Directed mutagenesis indicates that the donor to P 680+ in photosystem II is tyrosine-161 of the D1 polypeptide

• Published in: Biochemistry (Easton) Vol. 27; no. 26; pp. 9071 - 9074
• Main Authors: Debus, R. J, Barry, B. A, Sithole, I, Babcock, Gerald T, McIntosh, L
• Format: Journal Article
• Language: English
• Published: United States American Chemical Society 27.12.1988
• Subjects: Chlorophyll - genetics; Chlorophyll - metabolism; Cyanobacteria - genetics; Cyanobacteria - metabolism; DNA Mutational Analysis; Free Radicals; Light-Harvesting Protein Complexes; Oxidation-Reduction; Photosynthetic Reaction Center Complex Proteins; Photosystem II Protein Complex; Plant Proteins - genetics; Plant Proteins - metabolism; Tyrosine - metabolism
• ISSN: 0006-2960; 1520-4995
• DOI: 10.1021/bi00426a001

Photosystem II contains two redox-active tyrosines. One of these, YZ, reduces the reaction center chlorophyll, P680, and transfers the oxidizing equivalent to the oxygen-evolving complex. The second, YD, has a long-lived free radical state of unknown function. We recently established that YD is Tyr-160 of the D2 polypeptide by site-directed mutagenesis of a psbD gene in the unicellular cyanobacterium Synechocystis 6803 [Debus, R. J., Barry, B. A., Babcock, G. T., & McIntosh, L. (1988) Proc. Natl. Acad. Sci. U.S.A. 85, 427-430]. YZ is most likely the symmetry-related Tyr-161 of the D1 polypeptide.
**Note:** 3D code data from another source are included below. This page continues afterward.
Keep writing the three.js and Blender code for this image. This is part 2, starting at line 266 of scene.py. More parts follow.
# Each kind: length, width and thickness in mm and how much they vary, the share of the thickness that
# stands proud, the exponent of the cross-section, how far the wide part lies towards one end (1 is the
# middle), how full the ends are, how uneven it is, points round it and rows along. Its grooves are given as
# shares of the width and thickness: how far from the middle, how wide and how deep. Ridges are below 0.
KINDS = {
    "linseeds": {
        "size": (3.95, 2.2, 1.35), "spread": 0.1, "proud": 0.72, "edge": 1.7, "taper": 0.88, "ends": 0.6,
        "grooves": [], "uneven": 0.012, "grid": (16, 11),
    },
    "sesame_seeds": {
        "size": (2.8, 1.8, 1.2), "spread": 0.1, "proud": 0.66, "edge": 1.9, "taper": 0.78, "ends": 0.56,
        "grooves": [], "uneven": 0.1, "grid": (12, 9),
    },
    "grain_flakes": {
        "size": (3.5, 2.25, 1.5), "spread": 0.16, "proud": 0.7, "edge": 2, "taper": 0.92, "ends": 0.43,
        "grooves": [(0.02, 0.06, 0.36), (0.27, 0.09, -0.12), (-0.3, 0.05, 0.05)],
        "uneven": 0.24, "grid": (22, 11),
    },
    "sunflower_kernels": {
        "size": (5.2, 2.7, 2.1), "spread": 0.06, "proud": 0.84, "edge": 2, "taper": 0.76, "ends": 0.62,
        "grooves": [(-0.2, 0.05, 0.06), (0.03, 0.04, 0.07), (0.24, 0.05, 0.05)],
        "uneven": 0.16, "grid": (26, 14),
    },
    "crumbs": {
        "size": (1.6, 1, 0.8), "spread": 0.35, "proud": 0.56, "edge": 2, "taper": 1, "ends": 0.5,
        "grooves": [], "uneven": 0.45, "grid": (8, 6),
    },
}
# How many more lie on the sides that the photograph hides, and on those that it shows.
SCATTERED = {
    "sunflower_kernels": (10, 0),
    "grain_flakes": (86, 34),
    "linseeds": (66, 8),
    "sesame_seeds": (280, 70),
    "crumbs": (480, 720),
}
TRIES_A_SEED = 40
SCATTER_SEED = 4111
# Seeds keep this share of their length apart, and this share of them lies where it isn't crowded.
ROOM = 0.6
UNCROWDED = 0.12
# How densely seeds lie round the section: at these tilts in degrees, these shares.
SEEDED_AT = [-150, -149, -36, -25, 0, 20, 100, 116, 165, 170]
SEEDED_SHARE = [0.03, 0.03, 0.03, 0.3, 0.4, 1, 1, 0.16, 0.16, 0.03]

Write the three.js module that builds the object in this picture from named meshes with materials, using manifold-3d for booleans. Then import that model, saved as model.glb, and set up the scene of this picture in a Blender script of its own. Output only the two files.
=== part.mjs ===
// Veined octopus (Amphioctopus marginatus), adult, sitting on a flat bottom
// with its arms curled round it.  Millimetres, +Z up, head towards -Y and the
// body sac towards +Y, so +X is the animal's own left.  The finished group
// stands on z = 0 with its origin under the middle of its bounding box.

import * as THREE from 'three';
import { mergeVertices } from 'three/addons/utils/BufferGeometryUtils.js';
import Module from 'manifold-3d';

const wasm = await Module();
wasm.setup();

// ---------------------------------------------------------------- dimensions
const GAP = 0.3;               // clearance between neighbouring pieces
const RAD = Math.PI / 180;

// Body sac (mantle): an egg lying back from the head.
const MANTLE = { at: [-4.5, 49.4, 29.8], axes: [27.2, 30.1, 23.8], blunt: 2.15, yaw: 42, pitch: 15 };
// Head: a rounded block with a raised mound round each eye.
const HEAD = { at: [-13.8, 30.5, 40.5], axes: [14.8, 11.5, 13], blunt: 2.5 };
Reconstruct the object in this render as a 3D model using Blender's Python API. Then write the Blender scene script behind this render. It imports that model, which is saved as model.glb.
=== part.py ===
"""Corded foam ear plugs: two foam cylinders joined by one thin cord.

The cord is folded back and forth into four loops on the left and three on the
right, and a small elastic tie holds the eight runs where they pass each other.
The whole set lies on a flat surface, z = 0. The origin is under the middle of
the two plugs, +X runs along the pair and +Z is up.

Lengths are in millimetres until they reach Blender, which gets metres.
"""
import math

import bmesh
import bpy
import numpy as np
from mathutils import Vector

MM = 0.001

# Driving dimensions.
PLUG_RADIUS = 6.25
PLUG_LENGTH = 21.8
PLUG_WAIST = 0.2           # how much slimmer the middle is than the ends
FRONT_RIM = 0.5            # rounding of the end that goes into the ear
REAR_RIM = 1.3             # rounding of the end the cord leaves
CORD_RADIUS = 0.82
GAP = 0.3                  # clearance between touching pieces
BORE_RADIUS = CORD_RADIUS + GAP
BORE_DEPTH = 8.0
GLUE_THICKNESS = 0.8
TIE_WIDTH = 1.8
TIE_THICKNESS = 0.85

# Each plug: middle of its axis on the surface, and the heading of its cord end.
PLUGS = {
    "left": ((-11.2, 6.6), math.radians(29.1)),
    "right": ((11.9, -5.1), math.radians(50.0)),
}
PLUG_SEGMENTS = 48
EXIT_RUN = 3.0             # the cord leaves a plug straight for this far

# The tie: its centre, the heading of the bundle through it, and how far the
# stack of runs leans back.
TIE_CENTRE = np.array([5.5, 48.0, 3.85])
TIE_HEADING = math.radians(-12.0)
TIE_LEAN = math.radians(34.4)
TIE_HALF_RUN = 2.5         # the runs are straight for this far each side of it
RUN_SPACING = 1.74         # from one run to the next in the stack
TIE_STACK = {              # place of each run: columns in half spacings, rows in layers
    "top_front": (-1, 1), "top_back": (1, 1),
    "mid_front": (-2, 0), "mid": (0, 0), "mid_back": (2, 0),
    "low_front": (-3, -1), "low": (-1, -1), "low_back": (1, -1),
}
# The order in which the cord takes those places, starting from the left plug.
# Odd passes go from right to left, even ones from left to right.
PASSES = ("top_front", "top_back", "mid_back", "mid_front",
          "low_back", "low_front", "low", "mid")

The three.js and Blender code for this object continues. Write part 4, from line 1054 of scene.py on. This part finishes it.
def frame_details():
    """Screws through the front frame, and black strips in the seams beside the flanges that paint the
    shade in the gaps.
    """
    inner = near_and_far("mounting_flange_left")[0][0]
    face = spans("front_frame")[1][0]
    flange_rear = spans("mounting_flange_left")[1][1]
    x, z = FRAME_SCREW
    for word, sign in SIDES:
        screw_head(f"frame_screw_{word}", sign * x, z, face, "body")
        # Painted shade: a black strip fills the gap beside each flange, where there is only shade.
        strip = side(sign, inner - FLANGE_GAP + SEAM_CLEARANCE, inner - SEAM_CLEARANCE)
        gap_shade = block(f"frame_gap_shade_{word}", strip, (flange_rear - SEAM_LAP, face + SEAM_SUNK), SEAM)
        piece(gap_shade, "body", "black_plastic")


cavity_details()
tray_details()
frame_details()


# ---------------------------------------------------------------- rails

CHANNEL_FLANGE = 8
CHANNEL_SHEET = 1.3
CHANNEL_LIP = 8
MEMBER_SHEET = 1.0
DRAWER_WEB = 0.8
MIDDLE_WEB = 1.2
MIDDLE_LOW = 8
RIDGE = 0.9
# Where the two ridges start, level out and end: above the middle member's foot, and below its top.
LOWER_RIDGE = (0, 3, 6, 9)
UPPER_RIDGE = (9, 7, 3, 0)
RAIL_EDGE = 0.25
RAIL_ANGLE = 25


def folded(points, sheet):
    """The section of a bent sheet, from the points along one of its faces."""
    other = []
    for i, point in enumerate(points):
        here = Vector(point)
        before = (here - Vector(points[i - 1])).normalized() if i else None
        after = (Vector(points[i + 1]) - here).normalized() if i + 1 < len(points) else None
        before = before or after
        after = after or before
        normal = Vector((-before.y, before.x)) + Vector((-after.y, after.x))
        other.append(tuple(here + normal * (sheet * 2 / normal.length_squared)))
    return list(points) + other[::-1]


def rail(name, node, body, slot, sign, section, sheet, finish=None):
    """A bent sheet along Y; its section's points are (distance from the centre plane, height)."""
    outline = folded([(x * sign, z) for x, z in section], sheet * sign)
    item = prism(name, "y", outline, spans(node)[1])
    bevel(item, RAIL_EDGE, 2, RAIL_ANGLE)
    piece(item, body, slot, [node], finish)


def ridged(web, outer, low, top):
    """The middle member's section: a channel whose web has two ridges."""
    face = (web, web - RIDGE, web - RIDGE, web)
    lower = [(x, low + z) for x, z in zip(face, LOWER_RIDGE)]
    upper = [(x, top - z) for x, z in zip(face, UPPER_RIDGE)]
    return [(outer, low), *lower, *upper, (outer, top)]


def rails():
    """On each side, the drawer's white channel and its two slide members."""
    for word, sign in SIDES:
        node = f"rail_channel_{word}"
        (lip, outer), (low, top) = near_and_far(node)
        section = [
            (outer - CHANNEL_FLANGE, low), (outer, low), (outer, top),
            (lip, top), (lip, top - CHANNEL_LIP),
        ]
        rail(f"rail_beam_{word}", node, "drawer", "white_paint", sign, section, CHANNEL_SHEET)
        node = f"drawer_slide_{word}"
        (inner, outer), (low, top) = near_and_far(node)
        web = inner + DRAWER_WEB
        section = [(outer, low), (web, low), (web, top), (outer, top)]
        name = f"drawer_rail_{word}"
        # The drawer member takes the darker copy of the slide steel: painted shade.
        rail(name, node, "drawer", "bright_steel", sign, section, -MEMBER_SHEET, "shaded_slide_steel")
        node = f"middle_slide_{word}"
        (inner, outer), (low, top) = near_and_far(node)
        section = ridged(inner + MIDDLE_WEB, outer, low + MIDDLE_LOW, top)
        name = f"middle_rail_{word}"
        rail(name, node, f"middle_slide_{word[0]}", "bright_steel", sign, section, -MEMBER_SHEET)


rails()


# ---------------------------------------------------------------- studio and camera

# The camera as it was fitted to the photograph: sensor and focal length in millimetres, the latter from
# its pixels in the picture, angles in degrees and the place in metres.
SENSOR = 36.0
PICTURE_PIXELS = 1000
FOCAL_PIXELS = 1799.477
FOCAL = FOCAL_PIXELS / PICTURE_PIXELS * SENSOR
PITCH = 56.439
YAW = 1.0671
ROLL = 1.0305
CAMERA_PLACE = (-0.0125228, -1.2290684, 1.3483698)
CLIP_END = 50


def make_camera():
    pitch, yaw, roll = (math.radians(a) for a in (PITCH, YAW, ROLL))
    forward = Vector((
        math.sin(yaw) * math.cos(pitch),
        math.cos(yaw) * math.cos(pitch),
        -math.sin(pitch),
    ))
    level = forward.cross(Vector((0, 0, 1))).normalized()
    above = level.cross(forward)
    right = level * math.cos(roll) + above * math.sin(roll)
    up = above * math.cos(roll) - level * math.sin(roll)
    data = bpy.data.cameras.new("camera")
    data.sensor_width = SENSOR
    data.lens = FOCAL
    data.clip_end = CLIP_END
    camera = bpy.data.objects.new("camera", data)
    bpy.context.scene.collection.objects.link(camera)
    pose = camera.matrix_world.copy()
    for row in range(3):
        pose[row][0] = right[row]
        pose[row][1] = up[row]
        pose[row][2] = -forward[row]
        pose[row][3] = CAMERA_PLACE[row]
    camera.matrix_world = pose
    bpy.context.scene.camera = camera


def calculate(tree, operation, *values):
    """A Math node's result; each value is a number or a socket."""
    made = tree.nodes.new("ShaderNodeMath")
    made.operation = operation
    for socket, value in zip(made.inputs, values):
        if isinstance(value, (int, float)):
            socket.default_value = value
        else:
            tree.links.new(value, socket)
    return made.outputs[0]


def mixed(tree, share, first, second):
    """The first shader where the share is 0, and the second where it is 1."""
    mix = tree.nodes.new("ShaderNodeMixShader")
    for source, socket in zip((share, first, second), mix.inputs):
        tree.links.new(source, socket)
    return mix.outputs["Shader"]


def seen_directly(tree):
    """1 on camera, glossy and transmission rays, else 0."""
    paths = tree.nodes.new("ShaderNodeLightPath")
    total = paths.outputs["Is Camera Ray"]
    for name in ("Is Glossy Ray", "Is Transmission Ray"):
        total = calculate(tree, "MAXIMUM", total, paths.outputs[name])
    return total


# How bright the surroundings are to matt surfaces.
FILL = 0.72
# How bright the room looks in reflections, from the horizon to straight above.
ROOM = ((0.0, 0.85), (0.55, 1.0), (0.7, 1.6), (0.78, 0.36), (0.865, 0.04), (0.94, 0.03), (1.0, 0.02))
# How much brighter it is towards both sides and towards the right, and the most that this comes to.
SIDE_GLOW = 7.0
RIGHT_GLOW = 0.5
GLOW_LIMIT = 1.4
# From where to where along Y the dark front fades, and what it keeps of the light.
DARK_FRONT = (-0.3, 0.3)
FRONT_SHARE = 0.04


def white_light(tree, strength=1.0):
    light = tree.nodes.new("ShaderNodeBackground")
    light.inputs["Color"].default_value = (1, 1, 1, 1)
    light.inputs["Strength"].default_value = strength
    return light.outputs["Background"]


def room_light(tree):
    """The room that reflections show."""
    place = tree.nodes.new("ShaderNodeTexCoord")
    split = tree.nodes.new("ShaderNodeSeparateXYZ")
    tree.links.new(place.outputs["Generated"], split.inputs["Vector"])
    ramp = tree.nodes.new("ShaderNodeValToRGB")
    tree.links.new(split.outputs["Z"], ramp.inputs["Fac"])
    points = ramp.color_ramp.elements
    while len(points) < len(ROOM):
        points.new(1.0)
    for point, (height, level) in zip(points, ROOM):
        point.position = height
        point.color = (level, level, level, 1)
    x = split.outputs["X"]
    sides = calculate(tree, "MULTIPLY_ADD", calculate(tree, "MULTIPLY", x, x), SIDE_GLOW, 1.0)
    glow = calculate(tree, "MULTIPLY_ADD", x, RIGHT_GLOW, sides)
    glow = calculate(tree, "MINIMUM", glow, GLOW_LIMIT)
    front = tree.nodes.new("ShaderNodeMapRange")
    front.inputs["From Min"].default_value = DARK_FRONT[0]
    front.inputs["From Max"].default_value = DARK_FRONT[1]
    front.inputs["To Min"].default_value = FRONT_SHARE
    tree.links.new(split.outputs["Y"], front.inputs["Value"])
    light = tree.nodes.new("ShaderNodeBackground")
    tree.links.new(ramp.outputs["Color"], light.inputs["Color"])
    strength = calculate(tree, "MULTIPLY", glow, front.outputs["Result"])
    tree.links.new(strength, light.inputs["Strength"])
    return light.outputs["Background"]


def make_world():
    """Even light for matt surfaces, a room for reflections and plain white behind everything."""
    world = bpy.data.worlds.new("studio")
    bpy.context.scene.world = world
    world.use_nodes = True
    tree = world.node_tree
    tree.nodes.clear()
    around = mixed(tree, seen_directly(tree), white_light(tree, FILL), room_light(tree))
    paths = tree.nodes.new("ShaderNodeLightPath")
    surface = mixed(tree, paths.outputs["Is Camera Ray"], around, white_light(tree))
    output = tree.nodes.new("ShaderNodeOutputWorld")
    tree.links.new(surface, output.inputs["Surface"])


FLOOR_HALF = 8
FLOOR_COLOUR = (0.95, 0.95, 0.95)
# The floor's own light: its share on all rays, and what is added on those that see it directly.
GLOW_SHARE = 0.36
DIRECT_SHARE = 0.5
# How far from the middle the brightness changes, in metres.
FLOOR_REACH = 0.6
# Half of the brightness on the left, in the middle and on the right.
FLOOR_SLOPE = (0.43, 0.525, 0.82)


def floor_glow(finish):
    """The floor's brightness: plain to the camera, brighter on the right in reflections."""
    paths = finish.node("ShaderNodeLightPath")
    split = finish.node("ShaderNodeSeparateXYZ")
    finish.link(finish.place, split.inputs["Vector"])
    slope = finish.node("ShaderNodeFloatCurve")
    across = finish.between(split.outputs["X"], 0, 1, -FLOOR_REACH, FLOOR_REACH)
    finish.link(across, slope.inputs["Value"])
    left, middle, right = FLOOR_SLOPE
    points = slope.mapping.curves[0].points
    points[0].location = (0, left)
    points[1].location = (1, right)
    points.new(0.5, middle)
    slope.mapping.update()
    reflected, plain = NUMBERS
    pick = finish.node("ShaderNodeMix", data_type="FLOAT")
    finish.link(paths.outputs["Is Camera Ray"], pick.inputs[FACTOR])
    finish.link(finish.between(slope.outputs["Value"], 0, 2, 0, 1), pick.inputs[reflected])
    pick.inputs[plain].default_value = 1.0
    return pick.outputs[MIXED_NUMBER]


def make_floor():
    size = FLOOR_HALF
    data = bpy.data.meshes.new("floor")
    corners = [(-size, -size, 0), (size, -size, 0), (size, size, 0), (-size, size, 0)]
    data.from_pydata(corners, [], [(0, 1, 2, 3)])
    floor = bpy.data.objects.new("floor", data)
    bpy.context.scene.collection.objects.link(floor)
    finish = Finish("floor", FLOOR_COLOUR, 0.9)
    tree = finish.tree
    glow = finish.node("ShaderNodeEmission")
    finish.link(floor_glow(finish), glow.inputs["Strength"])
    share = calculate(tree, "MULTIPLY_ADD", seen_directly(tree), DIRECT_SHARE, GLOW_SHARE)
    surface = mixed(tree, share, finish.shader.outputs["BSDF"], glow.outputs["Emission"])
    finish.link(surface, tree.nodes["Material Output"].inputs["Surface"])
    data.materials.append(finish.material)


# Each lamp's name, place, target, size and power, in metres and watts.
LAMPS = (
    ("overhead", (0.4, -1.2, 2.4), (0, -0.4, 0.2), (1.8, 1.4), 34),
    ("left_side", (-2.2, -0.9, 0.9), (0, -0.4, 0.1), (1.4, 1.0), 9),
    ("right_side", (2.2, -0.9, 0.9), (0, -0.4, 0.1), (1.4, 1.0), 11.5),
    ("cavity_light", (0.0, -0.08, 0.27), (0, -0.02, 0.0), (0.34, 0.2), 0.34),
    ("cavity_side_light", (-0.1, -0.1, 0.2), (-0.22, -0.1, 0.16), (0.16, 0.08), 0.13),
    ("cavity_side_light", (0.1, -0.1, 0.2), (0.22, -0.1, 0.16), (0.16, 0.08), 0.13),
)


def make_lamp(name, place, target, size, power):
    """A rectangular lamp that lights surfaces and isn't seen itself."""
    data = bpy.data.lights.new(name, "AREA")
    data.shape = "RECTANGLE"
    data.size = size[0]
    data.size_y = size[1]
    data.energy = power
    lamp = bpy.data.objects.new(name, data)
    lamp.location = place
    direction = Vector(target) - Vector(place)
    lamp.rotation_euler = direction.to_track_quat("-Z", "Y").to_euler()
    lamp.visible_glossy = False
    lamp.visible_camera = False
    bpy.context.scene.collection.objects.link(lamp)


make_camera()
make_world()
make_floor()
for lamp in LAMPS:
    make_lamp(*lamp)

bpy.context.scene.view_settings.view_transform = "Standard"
To test this hypothesis, we have changed Tyr-161 to phenylalanine by site-directed mutagenesis of a psbA gene in Synechocystis. The resulting mutant assembles PSII, as judged by its ability to produce the stable Y+D radical, but is unable to grow photosynthetically and exhibits altered fluorescence properties. The nature of the fluorescence change indicates that forward electron transfer to P+680 is disrupted in the mutant. These results provide strong support for our identification of Tyr-161 in the D1 polypeptide with YZ.